I recommend making a Typeform or Google Form or somewhere to send your trialists a few questions that ask for those metrics and require them to commit to checking in with your AI at least once every 3 days or however often you think is required. Probably the more the better so if they miss one you still have enough information.

Then, set up some email reminders for your trialists. You can schedule these in advance – but remind your trialists to go and have their AI coaching session and give them pointers on what to ask each time. You could send them to a “check in” Typeform where they give brief details about their experience. At the end of the trial, collect their end metrics. Ask them the same questions you did at the start and then look for the people who saw the most significant change or had the most surprising results.

A depiction of a coach at her desk seeing her AI clone generating her press coverage.

4. Step four is where you share the impact.

The more tangible results you can demonstrate your AI achieved for someone the more likely your story is to spark the interest of journalists and publications. Think about if you can get pictures or quotes or proof in some way of the result your AI coach helped someone achieve. Gold standard would be before and after weight loss pictures, or revenue numbers, or someone who was unhappy and couldn’t get a date now in a happy relationship. Whatever your field, find those stories – and use the data right in front of you.

Step five, after you have compiled everything here, it’s time to:

5. Reach out to those journalists who can cover your story.

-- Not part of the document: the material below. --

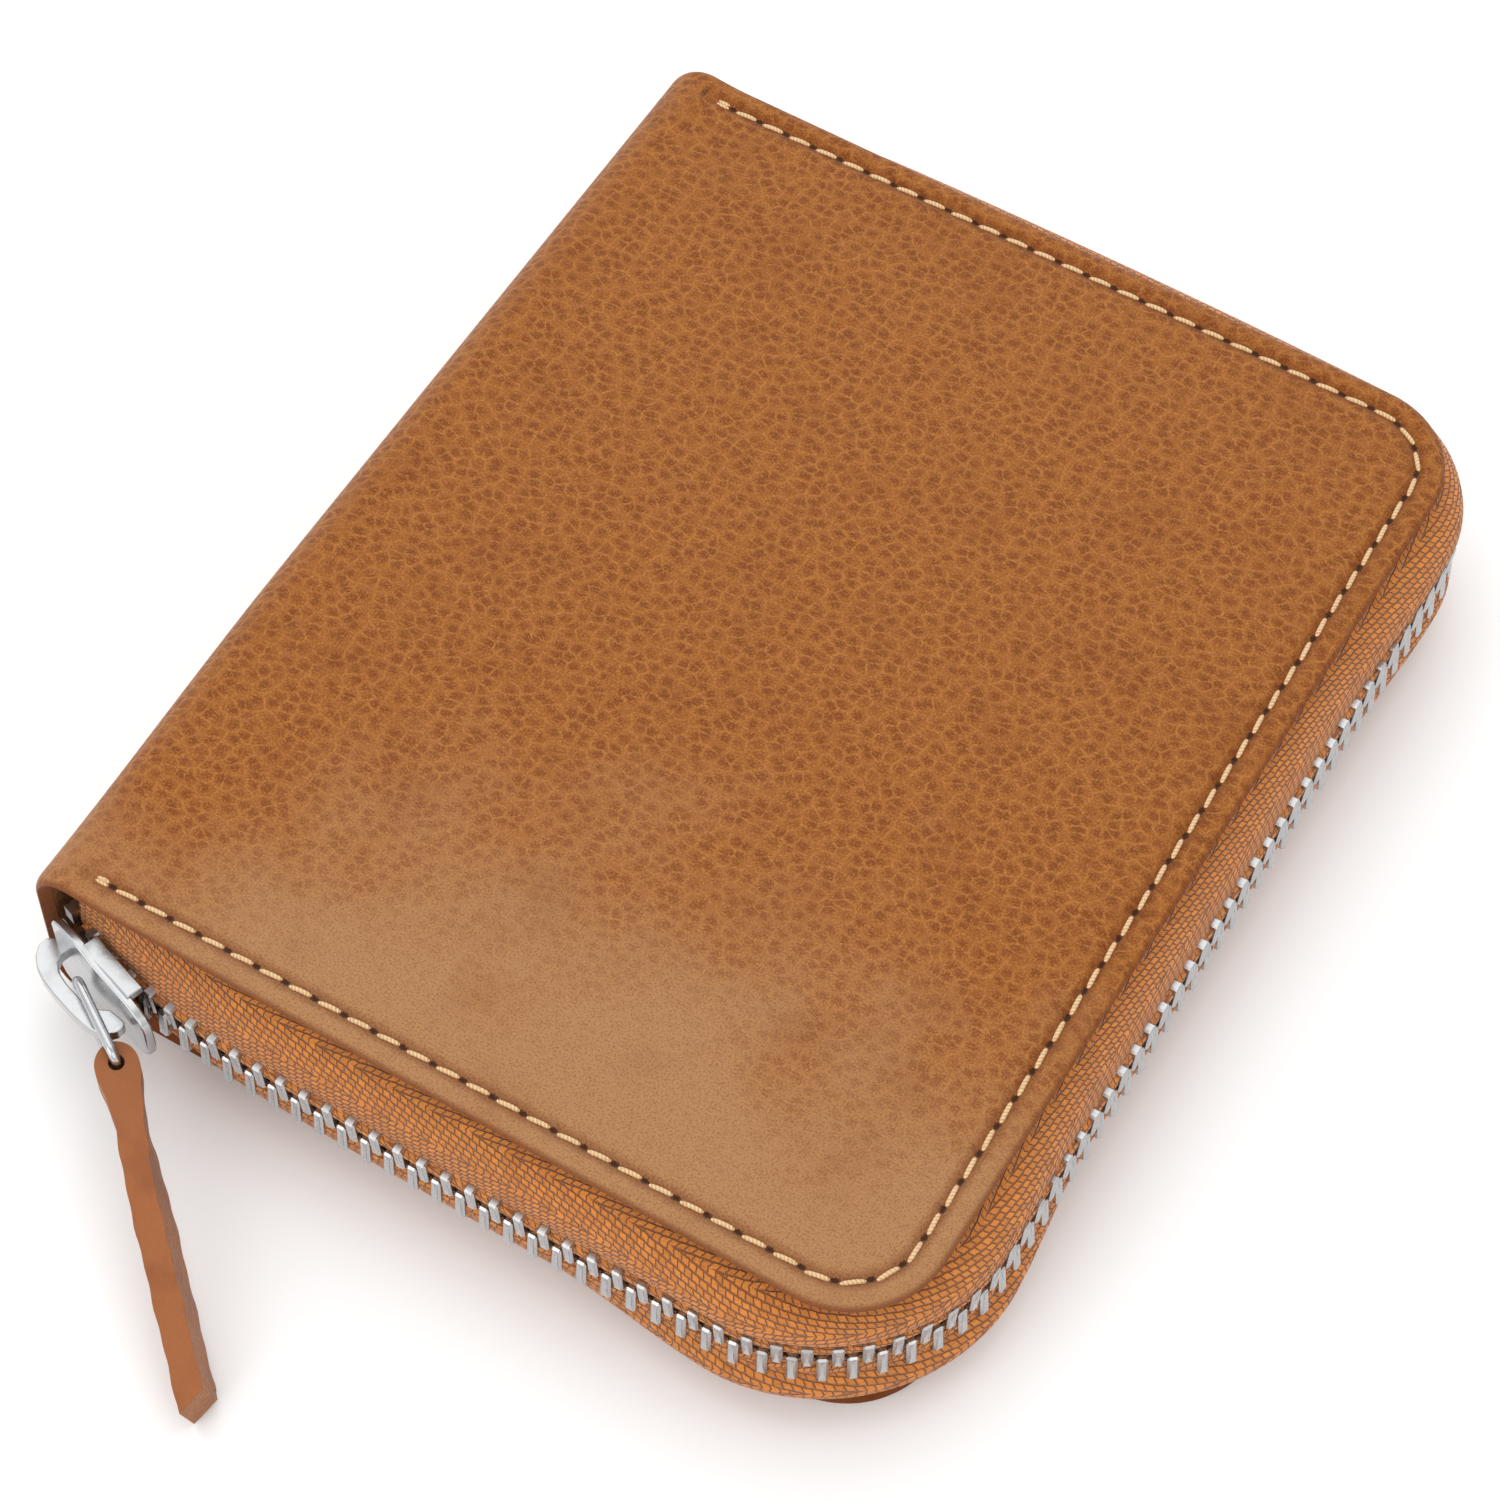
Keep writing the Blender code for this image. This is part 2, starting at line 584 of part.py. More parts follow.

By now you have a headline, you have case studies, you have evidence, you have information about how your AI coach was trained and what you now know it can do. Put this information in one place and start the conversations. Go out to anyone you already approached, Google journalists in your field, find them on LinkedIn, search specific publications and find contact details from their profiles. Run this idea by them and explain why it’s relevant to their work.
 
Somewhere out there there is someone who wants to write about this exact story and you just need to find them.

Be media friendly

In the meantime, make sure you are set up to be super media friendly. Make sure any documents you are sending out have the right permissions so they can see the information. Make sure your social media profiles are optimised, make sure you look legit online. You can share the results of your trial out on your own social media profiles, you can create your own content from the results. Attract people into your story by sharing it out yourself, and if you engage a PR specialist to help, you already have the story. And finally, don’t give up. Keep talking about the results your AI is getting for people, keep getting more people in to try it out. 

Play the long game

This is a long game but it’s very worth it. Securing media coverage can bring you backlinks, and more followers. You can collect more email addresses from more people engaging with your AI, amass more authority and respect in your industry, you can add the logos of the publications who write about you onto your site, and you’ll maybe even attract more media requests as a result of that initial coverage. It starts with a trial and some exceptional results and it can end in you being really well known for the work you do that makes a huge impact.